ヤミの両替

まずは、地震のお見舞いを申し上げます。

わが塾のすぐ近くにある「中国銀行」の支店へ両替に行った。所定の用紙に必要事項を書き込み、椅子に座っていると、普段着のおばさんが寄ってきて、しきりに話しかける。ヤミで両替しないかと勧めているようだ。ヤミなんて本来はお断りだが、どんなふうにするのか、興味もある。ちょうど塾の生徒がついてきていたので、通訳してもらった。

おばさんが言うには、窓口で両替すれば、今日のレートだと1万円が772元だが、私なら780元を払う、10万円両替するなら、80元もお得だとのこと。日本円にすれば1000円かそこらの金額だが、こちらではちょっとしたおカネだ。例えば、僕の好きな羊肉の鍋をビール代込みで、しかも2〜3人で満腹できる。銀行のレートは今日「1万円=772元」というのも嘘ではない。

そこへ、銀行の玄関にいた警備のおじさんが寄ってきた。てっきり「銀行内での不正行為は許さない」と注意するのだと思った。ところが、おじさんはにこにこしながら「この人に両替してもらうと得ですよ」と、ヤミを勧める。警備の人間がそんなことをしていいのだろうか?

でも、やっぱりヤミは嫌だ。僕はあくまで清く正しく生きていきたい。それに、偽札だって心配だ。もし、1枚でも100元の偽札が交じっていたら、得した80元はパーになってしまう。とにかく、中国では偽札が多い。スーパーでもレストランでも100元札や50元札を受け取った時には、偽札でないかどうか、しつように調べるのが普通だ。

僕がそんな心配を口にすると、おばさんは「絶対にそんなことはない」と胸をたたく。だって、おカネは銀行の人間に払わせるのだから、偽札が交じったりするはずがない、さあ、いっしょに窓口に行きましょう。ヤミなのに、なんで窓口に行くの? 狐につままれたような気になりながら、おばさんについて行った。

以後の手続きはこうだった――僕の通帳から10万円が下ろされる、おばさんの通帳からは10万円に相当する7800元が下ろされる、そしてこれを交換する。この手続きはガラス窓の向こうで行員が全部やってくれた。と言うことは、このヤミの両替は行員もすべてOKしていることなのだ。いや、この人たちだけではない、銀行の上のほうの連中もOKしている。いやいや、OKどころではない、「指示」していることではないのか。そして、儲けはみんなで分け合う。最後におばさんは「私はこのあたりの担当なの。これからもよろしく」と、携帯の電話番号を書いて僕に寄越した。

実は何か月前、やはり両替に来た時にもこのおばさんに会っている。その時はすでに窓口に立っていた僕の前に割り込んできて、100元札の分厚い束を突き付けた。
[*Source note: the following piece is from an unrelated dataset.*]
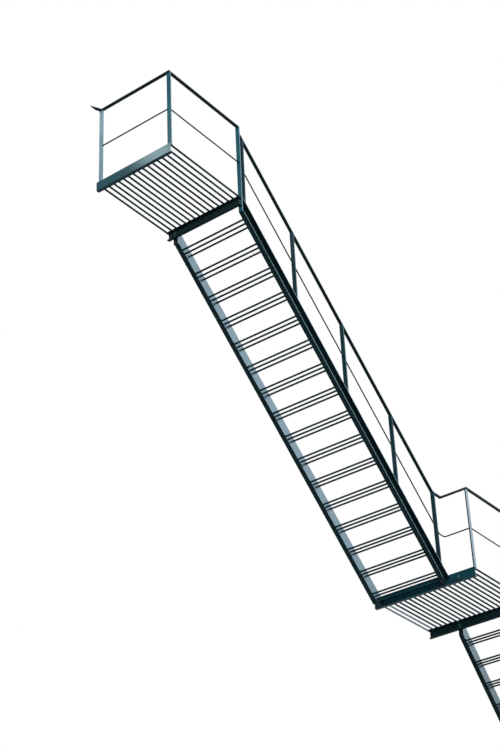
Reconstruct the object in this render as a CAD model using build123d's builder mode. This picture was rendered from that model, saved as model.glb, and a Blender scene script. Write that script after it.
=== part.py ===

ヤミの両替を勧めていることは分かったが、通訳してくれる生徒もいなかったし、偽札が怖かったこともあって、僕はきっぱりとお断りした。

でも、このおばさん、僕が両替に来た時に、なんでこんなに都合よく現れるのだろうか? ここは窓口がたった二つしかない小さな支店だ。近くに外国人がたくさん住んでいるわけでもない。おばさんが一日中、支店に張っていても、商売が成り立つのは難しいだろう。想像するところ、僕が両替に現れたらすぐ、銀行の誰かからおばさんに連絡が行くのではないか。そして、僕が順番を待っている間におばさんが駆けつけるという手はずなのだ。そうとしか考えられない。

ちなみに、中国銀行というのは100年以上の歴史があり、この国のかつての四大国有商業銀行の一つだ。もともとは外国為替専門銀行で、僕は中国に来て以来、いつもここで円を人民元に交換してきた。

で、ふと思い出したのだけど、桂林では中国銀行のどの支店でも両替ができるが、5年以上前、黒竜江省ハルビンにいたころは、省内最大の黒竜江支店でしか両替できなかった。そして、この支店の前にはいつもヤミの両替のおじさん、おばさんが10人ほどたむろしていた。僕はまったく相手にしなかったが、連中から逃れて銀行の中に入るのが大変なほどだった。中までついてくるのもいた。

桂林に来てからも、わが塾で中国語を勉強していた日本人が、ヤミの両替屋を塾に呼んだりすることがあった。僕は苦々しくは思いながらも黙認していた。
でも、つらつら考えるに、由緒正しい中国銀行そのものが副業?でそれをやっているのであれば、しかも、偽札の交じる心配がないのであれば、なんでそれを拒絶する必要があろうか。「清く正しく生きる」ことを棚に上げて「随分これまで損をしてきたなあ」と、情けないことを考えてしまうのであった。